We prepared example HDF5 files with identical information as the package data ctrl.sparse and stim.sparse, in both dense and sparse forms. The argument lists for them can be constructed as shown below:

ctrl.denseH5FilePath <- system.file("extdata/ctrl_dense.h5", package = "RcppPlanc")
ctrl.h5dense <- H5Mat(filename = ctrl.denseH5FilePath, dataPath = "data")
ctrl.h5dense
#> Argument list for constructing HDF5 dense matrix
#> filename:  /tmp/RtmpdAazjj/Rinsta00340c5043/RcppPlanc/extdata/ctrl_dense.h5
#> data path: data

stim.denseH5FilePath <- system.file("extdata/stim_dense.h5", package = "RcppPlanc")
stim.h5dense <- H5Mat(filename = stim.denseH5FilePath, dataPath = "data")
stim.h5dense
#> Argument list for constructing HDF5 dense matrix
#> filename:  /tmp/RtmpdAazjj/Rinsta00340c5043/RcppPlanc/extdata/stim_dense.h5
#> data path: data

ctrl.sparseH5FilePath <- system.file("extdata/ctrl_sparse.h5", package = "RcppPlanc")
ctrl.h5sparse <- H5SpMat(filename = ctrl.sparseH5FilePath, 
                         valuePath = "scaleDataSparse/data", rowindPath = "scaleDataSparse/indices", colptrPath = "scaleDataSparse/indptr",
                         nrow = nrow(ctrl.sparse), ncol = ncol(ctrl.sparse))
ctrl.h5sparse
#> Argument list for constructing HDF5 CSC sparse matrix
#> filename:    /tmp/RtmpdAazjj/Rinsta00340c5043/RcppPlanc/extdata/ctrl_sparse.h5
#> value path:  scaleDataSparse/data
#> rowind path: scaleDataSparse/indices
#> colptr path: scaleDataSparse/indptr
#> dimension:   173 x 300

stim.sparseH5FilePath <- system.file("extdata/stim_sparse.h5", package = "RcppPlanc")
stim.h5sparse <- H5SpMat(filename = stim.sparseH5FilePath,
                         valuePath = "scaleDataSparse/data", rowindPath = "scaleDataSparse/indices", colptrPath = "scaleDataSparse/indptr",
                         nrow = nrow(stim.sparse), ncol = ncol(stim.sparse))
stim.h5sparse
#> Argument list for constructing HDF5 CSC sparse matrix
#> filename:    /tmp/RtmpdAazjj/Rinsta00340c5043/RcppPlanc/extdata/stim_sparse.h5
#> value path:  scaleDataSparse/data
#> rowind path: scaleDataSparse/indices
#> colptr path: scaleDataSparse/indptr
#> dimension:   173 x 300

With the argument list constructed, we can simply run any iNMF algorithm with having them in a list, which is the same as what we did with in-memory matrix objects.
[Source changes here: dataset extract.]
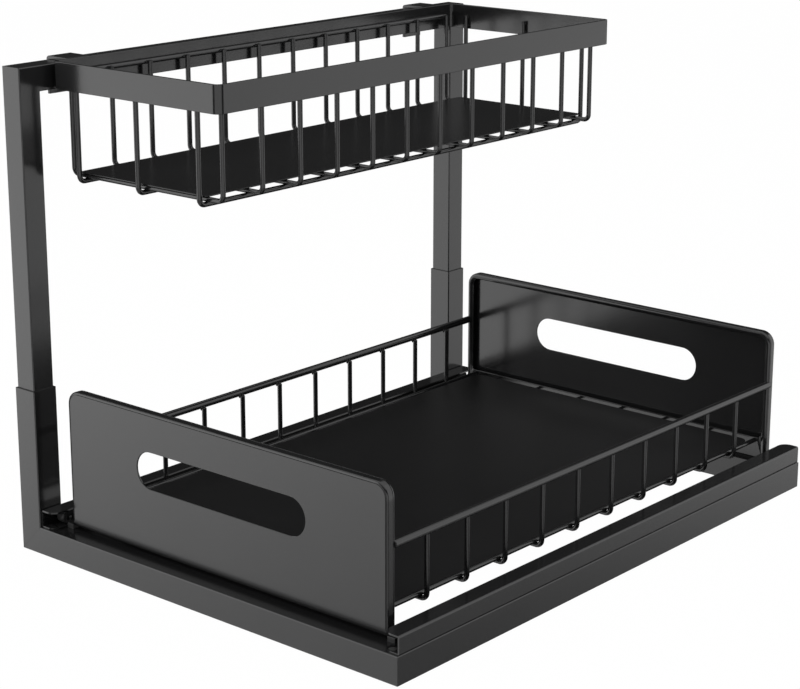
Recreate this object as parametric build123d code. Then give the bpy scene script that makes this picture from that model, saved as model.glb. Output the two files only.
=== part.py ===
from build123d import *
import os

# Two-tier under sink organizer in black painted steel.
# A square-tube base carries a wire drawer between two channel rails.
# An upper frame plugs into two sleeves at the back, and a wire basket hangs on its top bar.
# X runs along the slide, Y from the open side to the posts, Z up from the floor.

# Base and upper frame
frame_length = 400.0
frame_depth = 298.7
frame_height = 292.25
tube_side = 17.0
tube_wall = 1.0
tube_corner = 0.45
sleeve_top = 101.4
post_wall = 0.9
post_corner = 0.45
post_play = 0.05
post_seat_gap = 0.3

# Slide rails
rail_height = 10.9
rail_width = 11.3
rail_wall = 1.0
rail_bend = 1.2
rail_end_inset = 1.35
rail_end_round = 6.0
rail_screw_inset = 3.0
rail_screw_depth = 7.0
screw_head_diameter = 4.4
screw_shank_diameter = 2.5
screw_head_depth = 0.8
screw_length = 9.0
screw_hole_play = 0.05
stop_thickness = 1.0
stop_height = 2.5
stop_play = 0.3
slide_travel = 280.0

# Drawer end panels, pressed pans with a folded rim
drawer_left_gap = 11.4
drawer_right_gap = 9.3
drawer_side_gap = 5.8
panel_ground_gap = 1.5
panel_height = 84.9
panel_depth = 6.4
sheet = 1.2
panel_corner = 8.5
panel_edge_bend = 1.4
panel_outer_roll = 3.0
panel_inner_roll = 2.0
lip_width = 3.7
lip_height = 14.1
lip_corner = 8.0
slot_length = 132.0
slot_height = 22.5
slot_rise = 51.4

# Drawer wire body
drawer_rod_diameter = 4.7
drawer_rod_bite = 3.0
drawer_rod_rise = 50.7
drawer_rod_reach = 3.1
notch_play = 0.05
drawer_wire_diameter = 3.0
drawer_wire_count = 10
drawer_wire_left_margin = 37.6
drawer_wire_right_margin = 36.15
drawer_wire_inset = 4.35
drawer_wire_rise = 8.8
drawer_wire_bend = 3.9
drawer_wire_top_drop = 0.9
drawer_long_diameter = 2.0
drawer_long_count = 6
drawer_long_front_margin = 43.2
drawer_long_back_margin = 27.8
drawer_tray_thickness = 0.6
drawer_tray_edge_gap = 3.65
drawer_tray_end_gap = 3.2
drawer_tray_corner = 6.0

# Drawer runners and rollers
runner_thickness = 1.0
runner_rise = 3.3
runner_leg = 6.0
runner_mouth_depth = 1.3
roller_radius = 4.15
roller_width = 5.6
roller_rail_play = 0.05
roller_back_gap = 2.4
roller_inset = 3.0
hub_length = 0.8
hub_diameter = 5.0
axle_diameter = 2.4
axle_play = 0.05
axle_head_diameter = 4.2
axle_head_height = 0.8
axle_head_gap = 0.2
pad_length = 4.0
pad_rail_gap = 0.3
pad_play = 0.05
pad_chamfer = 0.5

# Upper basket
band_length = 358.7
band_width = 134.8
band_height = 16.1
band_thickness = 2.0
band_corner = 4.7
band_left_gap = 23.2
basket_rod_diameter = 3.0
basket_rod_drop = 7.75
basket_rod_overlap = 3.0
basket_wire_diameter = 3.0
basket_wire_count = 12
basket_wire_left_margin = 8.7
basket_wire_right_margin = 12.4
basket_wire_bend = 3.7
basket_wire_top = 1.0
basket_depth = 65.55
basket_long_pitch = 50.8
basket_plate_thickness = 0.8
basket_plate_front_margin = 17.1
basket_plate_back_margin = 13.5
basket_plate_end_margin = 6.1
basket_plate_corner = 3.0

# Hook clips on the top bar
clip_thickness = 2.0
clip_width = 17.0
clip_margin = 12.3
clip_play = 0.05
clip_bend = 1.8
clip_back_drop = 22.25

overrun = 2.0
wire_sides = 8
screw_sides = 12

# Places worked out from the sizes above
post_inset = tube_wall + post_play
post_side = tube_side - 2 * post_inset
bar_front = frame_depth - tube_side + post_inset
bar_back = bar_front + post_side
rail_back_face = frame_depth - tube_side
mid_y = rail_back_face / 2
rail_floor = tube_side + rail_wall
rail_ceiling = tube_side + rail_height - rail_wall
drawer_left = drawer_left_gap
drawer_right = frame_length - drawer_right_gap
drawer_mid_x = (drawer_left + drawer_right) / 2
drawer_front = rail_width + drawer_side_gap
drawer_back = rail_back_face - drawer_front
drawer_bottom = tube_side + panel_ground_gap
lip_left = drawer_left + panel_depth
lip_right = drawer_right - panel_depth
drawer_rod_y = drawer_front + drawer_rod_bite - drawer_rod_diameter / 2
drawer_rod_z = drawer_bottom + drawer_rod_rise
drawer_wire_y = drawer_front + drawer_wire_inset
drawer_wire_z = drawer_bottom + drawer_wire_rise
drawer_wire_first = drawer_left + drawer_wire_left_margin
drawer_wire_last = drawer_right - drawer_wire_right_margin
drawer_wire_pitch = (drawer_wire_last - drawer_wire_first) / (drawer_wire_count - 1)
drawer_edge_wire_y = drawer_wire_y + drawer_wire_bend
drawer_edge_wire_z = drawer_wire_z + drawer_wire_diameter
drawer_long_first = drawer_front + drawer_long_front_margin
drawer_long_last = drawer_back - drawer_long_back_margin
drawer_long_pitch = (drawer_long_last - drawer_long_first) / (drawer_long_count - 1)
drawer_long_z = drawer_wire_z + (drawer_wire_diameter + drawer_long_diameter) / 2
drawer_tray_z = drawer_long_z + drawer_long_diameter / 2
roller_z = rail_floor + roller_rail_play + roller_radius
roller_left_x = drawer_left + roller_inset
roller_right_x = drawer_right - roller_inset
roller_from = rail_wall + roller_back_gap
roller_to = roller_from + roller_width
runner_z = tube_side + runner_rise
leg_outer = rail_width - runner_mouth_depth
leg_inner = leg_outer + runner_thickness
band_left = band_left_gap
band_right = band_left + band_length
band_mid_x = (band_left + band_right) / 2
basket_wire_first = band_left + basket_wire_left_margin
basket_wire_last = band_right - basket_wire_right_margin
basket_wire_pitch = (basket_wire_last - basket_wire_first) / (basket_wire_count - 1)
clip_front = bar_front - clip_play - clip_thickness
clip_back = bar_back + clip_play + clip_thickness
clip_top = frame_height + clip_thickness
band_back = clip_front
band_front = band_back - band_width
band_mid_y = (band_front + band_back) / 2
band_bottom = clip_top - band_height
basket_rod_y = band_front + band_thickness + basket_rod_diameter / 2
basket_rod_z = clip_top - basket_rod_drop
basket_wire_y = basket_rod_y + (basket_rod_diameter + basket_wire_diameter) / 2
basket_wire_z = clip_top - basket_depth
basket_long_x = band_left + band_thickness + basket_wire_diameter / 2
basket_long_z = basket_wire_z - basket_wire_diameter
basket_plate_z = basket_wire_z + basket_wire_diameter / 2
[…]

Note that it is recommended to apply onlineINMF() with HDF5 files due to the nature of the HALS algorithm it adopts. inmf() and uinmf() use ANLS updating approach which requires subsetting on rows of the data and could be very slow. Although this is still supported. Optimization might be updated in future versions.

res <- onlineINMF(list(ctrl.h5sparse, stim.h5sparse), k = 20, lambda = 5, minibatchSize = 50)

Here, the result is also a similar list object but with two additional entries res$A and res$B. These are dataset specific matrices storing the algorithm update information but not the primary result of iNMF. These are needed for performing other scenarios of online iNMF. Please see ?onlineINMF for more explanation.

Note that the argument minibatchSize is set to 50 only for demonstrating this minimal example of this vignette. This is a parameter specifying the chunk size of each updates in the iterative algorithm, which obviously should be a smaller number than the number of sample points in provided datasets. Users testing with real life large-scale data should ignore it or determine it basing on the specification (e.g. RAM) of the machines.